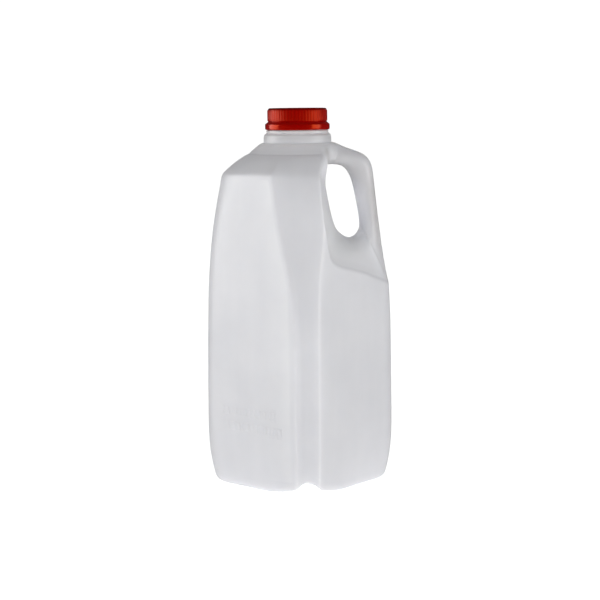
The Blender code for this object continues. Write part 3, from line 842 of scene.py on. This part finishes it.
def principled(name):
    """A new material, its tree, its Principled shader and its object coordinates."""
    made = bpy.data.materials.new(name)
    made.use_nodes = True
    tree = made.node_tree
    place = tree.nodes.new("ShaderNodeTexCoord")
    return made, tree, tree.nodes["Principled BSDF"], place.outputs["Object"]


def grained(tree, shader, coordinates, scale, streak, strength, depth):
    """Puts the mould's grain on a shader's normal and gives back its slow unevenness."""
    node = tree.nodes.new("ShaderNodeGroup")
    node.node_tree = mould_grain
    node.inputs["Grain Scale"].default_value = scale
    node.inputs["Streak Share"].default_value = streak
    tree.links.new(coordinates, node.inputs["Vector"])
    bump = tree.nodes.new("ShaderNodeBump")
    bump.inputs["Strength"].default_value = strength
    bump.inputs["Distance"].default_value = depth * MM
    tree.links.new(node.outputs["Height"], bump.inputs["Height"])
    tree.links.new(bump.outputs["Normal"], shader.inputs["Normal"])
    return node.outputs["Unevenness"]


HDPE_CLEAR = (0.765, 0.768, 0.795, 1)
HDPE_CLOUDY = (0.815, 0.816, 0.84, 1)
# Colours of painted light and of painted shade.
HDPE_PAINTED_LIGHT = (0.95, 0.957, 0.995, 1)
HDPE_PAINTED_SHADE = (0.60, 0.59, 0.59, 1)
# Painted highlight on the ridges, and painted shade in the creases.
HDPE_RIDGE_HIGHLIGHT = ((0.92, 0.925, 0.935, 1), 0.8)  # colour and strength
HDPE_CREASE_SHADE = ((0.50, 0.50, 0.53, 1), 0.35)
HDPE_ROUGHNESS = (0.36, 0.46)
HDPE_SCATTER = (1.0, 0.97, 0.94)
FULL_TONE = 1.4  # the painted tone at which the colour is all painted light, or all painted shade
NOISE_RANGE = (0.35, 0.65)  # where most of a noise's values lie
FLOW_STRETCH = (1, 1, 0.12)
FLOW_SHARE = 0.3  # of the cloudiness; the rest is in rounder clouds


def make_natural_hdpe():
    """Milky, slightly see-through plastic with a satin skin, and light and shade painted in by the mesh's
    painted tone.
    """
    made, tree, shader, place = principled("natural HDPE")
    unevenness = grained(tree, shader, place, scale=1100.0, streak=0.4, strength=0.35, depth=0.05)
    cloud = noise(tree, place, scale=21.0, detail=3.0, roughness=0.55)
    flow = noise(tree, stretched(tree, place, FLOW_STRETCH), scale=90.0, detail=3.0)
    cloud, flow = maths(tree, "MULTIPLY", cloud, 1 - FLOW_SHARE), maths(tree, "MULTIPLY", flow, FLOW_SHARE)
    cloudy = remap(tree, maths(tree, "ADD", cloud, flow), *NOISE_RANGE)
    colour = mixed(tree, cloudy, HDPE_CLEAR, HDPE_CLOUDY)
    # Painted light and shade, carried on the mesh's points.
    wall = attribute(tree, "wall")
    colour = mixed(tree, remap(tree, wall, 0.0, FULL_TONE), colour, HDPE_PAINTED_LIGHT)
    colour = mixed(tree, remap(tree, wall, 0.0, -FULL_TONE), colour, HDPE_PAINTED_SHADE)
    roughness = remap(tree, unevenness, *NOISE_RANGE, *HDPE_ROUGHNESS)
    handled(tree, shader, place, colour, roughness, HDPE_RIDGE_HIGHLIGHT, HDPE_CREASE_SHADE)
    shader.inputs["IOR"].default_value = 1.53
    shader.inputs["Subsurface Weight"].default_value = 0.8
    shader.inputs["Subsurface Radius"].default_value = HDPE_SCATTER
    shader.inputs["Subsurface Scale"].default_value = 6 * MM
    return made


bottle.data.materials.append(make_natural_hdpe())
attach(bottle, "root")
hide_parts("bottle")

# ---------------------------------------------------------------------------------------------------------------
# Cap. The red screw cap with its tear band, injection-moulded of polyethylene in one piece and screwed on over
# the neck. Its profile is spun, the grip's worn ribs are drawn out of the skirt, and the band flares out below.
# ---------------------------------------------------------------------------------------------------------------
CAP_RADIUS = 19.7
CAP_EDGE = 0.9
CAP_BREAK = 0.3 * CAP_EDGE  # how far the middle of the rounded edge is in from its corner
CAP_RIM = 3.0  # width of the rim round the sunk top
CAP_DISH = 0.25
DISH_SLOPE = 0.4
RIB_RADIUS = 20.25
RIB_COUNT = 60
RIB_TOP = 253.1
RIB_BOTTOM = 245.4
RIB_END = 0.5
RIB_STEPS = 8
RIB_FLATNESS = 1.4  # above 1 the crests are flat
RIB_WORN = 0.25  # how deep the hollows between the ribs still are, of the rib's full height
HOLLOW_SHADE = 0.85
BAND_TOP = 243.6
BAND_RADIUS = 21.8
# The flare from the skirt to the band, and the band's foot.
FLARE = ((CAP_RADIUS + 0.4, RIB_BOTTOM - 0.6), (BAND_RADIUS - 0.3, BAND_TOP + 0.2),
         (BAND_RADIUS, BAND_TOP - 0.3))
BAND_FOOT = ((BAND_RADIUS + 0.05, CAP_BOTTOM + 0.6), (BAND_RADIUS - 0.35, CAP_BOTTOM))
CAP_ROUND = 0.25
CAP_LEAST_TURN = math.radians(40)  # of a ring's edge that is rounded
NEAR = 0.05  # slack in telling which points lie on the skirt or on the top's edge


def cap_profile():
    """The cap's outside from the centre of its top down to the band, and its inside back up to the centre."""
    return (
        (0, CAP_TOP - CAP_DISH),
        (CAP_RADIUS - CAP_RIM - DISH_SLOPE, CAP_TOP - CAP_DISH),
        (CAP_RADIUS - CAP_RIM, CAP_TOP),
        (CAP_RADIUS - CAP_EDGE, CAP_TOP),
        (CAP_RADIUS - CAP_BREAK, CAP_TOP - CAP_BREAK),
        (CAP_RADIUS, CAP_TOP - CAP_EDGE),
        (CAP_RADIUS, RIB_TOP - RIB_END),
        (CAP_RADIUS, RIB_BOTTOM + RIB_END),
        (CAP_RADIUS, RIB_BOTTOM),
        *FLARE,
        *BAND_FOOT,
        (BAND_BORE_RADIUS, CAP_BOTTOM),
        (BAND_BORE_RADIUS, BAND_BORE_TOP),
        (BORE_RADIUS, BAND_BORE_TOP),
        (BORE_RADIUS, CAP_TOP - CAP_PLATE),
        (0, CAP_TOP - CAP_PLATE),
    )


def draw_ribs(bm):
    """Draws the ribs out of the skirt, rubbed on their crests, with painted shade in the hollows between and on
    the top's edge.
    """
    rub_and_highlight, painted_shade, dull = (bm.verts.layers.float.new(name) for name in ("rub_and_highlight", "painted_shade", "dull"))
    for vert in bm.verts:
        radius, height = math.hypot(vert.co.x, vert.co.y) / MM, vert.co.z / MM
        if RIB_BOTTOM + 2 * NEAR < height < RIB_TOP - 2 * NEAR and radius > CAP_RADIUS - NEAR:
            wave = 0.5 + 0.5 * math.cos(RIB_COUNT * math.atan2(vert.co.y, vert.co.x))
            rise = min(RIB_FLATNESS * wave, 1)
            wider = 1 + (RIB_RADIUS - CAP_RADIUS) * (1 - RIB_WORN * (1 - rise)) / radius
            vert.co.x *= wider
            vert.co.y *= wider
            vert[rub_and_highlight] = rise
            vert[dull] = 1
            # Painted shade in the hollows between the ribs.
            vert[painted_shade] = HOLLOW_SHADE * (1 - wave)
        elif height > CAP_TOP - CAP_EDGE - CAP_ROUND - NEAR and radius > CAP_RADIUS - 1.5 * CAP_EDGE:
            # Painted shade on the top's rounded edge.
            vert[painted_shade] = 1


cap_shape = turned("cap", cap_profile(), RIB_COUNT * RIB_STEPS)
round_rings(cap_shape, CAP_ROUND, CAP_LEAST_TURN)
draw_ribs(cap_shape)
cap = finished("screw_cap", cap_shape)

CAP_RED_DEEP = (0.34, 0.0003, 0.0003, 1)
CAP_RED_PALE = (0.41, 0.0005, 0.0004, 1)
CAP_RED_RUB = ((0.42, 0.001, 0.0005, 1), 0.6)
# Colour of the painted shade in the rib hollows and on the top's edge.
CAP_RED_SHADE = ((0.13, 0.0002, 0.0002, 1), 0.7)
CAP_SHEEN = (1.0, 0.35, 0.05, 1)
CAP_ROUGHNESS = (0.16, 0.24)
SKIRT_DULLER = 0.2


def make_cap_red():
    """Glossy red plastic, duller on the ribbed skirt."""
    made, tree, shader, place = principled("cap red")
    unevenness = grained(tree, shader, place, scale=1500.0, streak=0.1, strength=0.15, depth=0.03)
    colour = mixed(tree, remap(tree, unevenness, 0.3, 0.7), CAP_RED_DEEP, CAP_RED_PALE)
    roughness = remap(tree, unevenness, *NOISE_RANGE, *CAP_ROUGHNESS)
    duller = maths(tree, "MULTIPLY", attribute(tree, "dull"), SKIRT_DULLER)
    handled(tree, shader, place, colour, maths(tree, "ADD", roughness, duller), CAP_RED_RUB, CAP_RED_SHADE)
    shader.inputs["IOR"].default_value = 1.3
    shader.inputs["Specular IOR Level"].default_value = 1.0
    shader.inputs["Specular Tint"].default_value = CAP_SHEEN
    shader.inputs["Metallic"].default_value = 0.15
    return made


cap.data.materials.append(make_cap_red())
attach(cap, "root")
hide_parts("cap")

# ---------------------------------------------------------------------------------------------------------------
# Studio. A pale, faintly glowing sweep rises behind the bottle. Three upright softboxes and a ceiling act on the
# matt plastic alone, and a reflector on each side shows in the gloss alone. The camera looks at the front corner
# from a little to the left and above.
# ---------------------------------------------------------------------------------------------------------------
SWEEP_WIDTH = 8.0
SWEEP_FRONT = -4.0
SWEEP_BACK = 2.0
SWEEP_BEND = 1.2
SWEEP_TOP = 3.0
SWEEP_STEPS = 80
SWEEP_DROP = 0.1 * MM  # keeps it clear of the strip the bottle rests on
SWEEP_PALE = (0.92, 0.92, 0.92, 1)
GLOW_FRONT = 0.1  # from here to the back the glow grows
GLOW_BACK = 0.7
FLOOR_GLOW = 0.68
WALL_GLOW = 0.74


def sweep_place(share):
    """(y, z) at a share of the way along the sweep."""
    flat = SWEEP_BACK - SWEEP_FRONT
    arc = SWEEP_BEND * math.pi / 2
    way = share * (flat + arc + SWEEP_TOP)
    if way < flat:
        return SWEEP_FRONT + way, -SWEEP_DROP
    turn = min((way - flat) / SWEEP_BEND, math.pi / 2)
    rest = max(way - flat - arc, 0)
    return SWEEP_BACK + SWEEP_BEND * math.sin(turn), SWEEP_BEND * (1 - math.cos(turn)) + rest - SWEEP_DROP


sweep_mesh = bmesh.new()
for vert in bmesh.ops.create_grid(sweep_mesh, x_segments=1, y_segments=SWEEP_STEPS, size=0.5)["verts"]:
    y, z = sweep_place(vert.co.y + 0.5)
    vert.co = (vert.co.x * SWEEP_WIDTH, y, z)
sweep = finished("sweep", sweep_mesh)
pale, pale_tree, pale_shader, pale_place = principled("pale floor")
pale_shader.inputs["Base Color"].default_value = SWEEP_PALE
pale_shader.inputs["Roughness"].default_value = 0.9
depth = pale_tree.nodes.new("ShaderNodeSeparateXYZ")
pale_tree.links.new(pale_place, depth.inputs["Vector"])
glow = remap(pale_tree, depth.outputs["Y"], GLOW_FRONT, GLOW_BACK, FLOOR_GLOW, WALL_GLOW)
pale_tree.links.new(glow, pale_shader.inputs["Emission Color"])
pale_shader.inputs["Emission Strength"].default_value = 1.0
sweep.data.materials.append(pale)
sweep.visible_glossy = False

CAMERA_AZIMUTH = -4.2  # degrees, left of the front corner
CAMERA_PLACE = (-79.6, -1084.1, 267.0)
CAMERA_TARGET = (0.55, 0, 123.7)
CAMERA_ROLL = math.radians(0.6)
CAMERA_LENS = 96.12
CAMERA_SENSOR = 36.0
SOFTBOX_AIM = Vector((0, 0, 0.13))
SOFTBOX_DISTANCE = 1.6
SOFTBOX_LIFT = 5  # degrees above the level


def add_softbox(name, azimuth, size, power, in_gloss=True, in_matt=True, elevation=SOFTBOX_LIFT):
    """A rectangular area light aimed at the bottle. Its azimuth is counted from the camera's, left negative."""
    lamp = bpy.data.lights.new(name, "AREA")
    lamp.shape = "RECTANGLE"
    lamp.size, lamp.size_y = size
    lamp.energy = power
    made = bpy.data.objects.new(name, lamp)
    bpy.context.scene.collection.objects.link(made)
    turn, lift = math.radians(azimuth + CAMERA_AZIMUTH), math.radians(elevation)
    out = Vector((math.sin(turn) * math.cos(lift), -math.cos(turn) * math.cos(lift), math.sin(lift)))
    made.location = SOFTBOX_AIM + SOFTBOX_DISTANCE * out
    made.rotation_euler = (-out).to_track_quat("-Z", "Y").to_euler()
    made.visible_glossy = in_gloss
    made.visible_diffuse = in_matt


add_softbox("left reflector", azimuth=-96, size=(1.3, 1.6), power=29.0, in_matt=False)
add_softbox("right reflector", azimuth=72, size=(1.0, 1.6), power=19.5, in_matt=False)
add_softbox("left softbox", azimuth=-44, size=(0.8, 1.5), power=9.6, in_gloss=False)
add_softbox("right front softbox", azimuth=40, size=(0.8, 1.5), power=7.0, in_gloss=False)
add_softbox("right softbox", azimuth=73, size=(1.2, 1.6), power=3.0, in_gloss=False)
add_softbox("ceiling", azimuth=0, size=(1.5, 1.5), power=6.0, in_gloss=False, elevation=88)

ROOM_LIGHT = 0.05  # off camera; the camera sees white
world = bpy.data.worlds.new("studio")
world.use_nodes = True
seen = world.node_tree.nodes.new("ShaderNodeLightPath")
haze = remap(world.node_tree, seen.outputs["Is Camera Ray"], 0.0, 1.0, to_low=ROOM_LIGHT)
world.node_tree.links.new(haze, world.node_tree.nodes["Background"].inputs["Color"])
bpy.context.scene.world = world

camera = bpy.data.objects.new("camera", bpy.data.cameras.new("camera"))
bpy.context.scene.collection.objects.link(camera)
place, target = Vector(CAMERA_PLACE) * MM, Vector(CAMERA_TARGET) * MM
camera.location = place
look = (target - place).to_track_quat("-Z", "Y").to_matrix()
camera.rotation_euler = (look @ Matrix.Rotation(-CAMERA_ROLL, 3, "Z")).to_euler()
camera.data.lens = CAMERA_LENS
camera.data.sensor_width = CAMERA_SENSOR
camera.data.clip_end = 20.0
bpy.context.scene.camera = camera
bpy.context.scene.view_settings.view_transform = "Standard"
----------------------------------------
The request
Report all lines of the material that contain the word "from".

Response below
The Blender code for this object continues. Write part 3, from line 842 of scene.py on. This part finishes it.
CAP_BREAK = 0.3 * CAP_EDGE  # how far the middle of the rounded edge is in from its corner
# The flare from the skirt to the band, and the band's foot.
    """The cap's outside from the centre of its top down to the band, and its inside back up to the centre."""
# from a little to the left and above.
GLOW_FRONT = 0.1  # from here to the back the glow grows
    """A rectangular area light aimed at the bottle. Its azimuth is counted from the camera's, left negative."""